Revisions and Commits

rMSCA Scap
Restricted Differential Revision

Event Timeline

demon raised the priority of this task from to Needs Triage.
demon updated the task description. (Show Details)
demon added subscribers: demon, 20after4, hashar and 2 others.
thcipriani added a revision: Restricted Differential Revision.Dec 15 2015, 12:41 AM

git apply trials

D80 is straightforward. It attempts to dry-run revert the security patches on the branch and will error out whenever it can not (an indication the patch is not applied). Since the code is around, it is probably good enough for now.

Tyler and I had just had a discussion regarding using a git branch to hold the security patches. That would ease rebasing them by reusing the git merge assistance. But on second thought I am not sure how it is going to work with submodules. But maybe git submodule update --rebase would handle it.

Regardless, for a single repo we talked about two additional solutions:

git cherry

Checkout a new local branch against the tip of what is in Gerrit: security
Apply the patch files to it. That gives you a reference about what should be applied
Use git-cherry to verify that all patches in securityare effectively in the local wmf branch:

git cherry wmf security

By considering wmf to be the upstream, git cherry will report for any security patches that have been merged upstream. Ie they are going to be deployed.

But why bother with .patch files at this point...

hold security patches in local branch

Each repo has a security branch. When updating the repo one scap would attempt to rebase security on the new tip and complains asking for rebasing.
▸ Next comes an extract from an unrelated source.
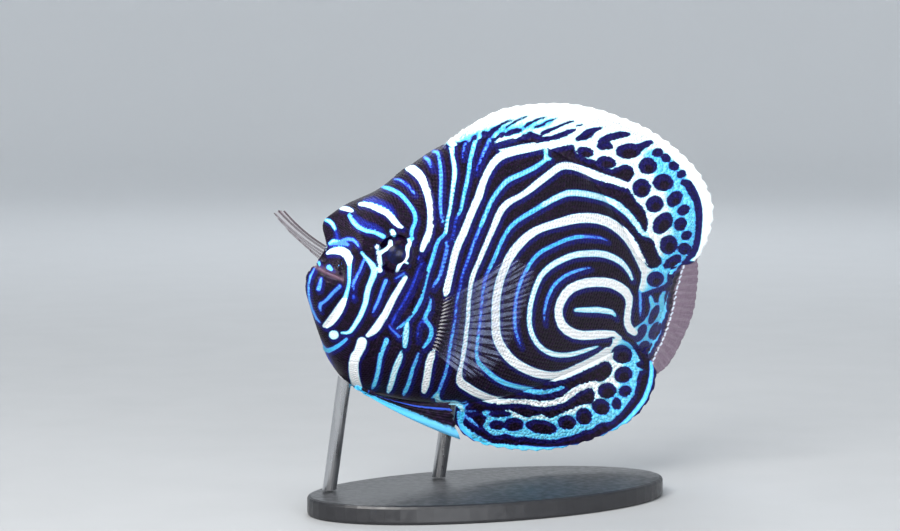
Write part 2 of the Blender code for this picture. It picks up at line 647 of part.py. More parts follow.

That would make it easy to handle rebasing instead of playing with patch files.

* Merge sec patches in origin/wmf (HEAD)
|\
| * Sec 3 (security)
| * Sec 2
| * Sec 1
|/
* Tip of wmf (origin/wmf)
* rest of history

When branch is updated in Gerrit:

* New tip of wmf (origin/wmf)
| * Merge sec patches in origin/wmf (wmf)
| |\
| | * Sec 3 (security)
| | * Sec 2
| | * Sec 1
| |/
* Old tip of wmf (HEAD)
* rest of history

To reapply the patches one would git rebase --no-ff and ends up with:

* Merge sec patches in origin/wmf (HEAD)
|\
| * Sec 3 (security)
| * Sec 2
| * Sec 1
|/
* New tip of wmf (origin/wmf)
* Old tip of wmf
* rest of history

But again I have no idea how it would work with submodules.

An advantage is that when security patches are disclosed, rebase discard them for us magically.

A con is if the patch do not apply cleanly on both branches. We would either need different security branches or rely on recording the patch conflict resolution with git rerere, but that tool is definitely going to confuse everyone.

Conclusion

The git apply --check --reverse is straightforward and easy to understand. Bonus point D80 is already implementing it. A drawback is that on conflict that involves a bunch of manual operations and doesn't help removing patches that have been merged.

Using local branches / cherry should be fine. A risk is loosing the security branch and have to figure out how it is going to work with submodule

So D80 looks fine to me :-)

If you could find a way to record a patch has been published in Gerrit, it would be helpful to propose to get rid of the associated .patch file. That would ease tracking of patch files.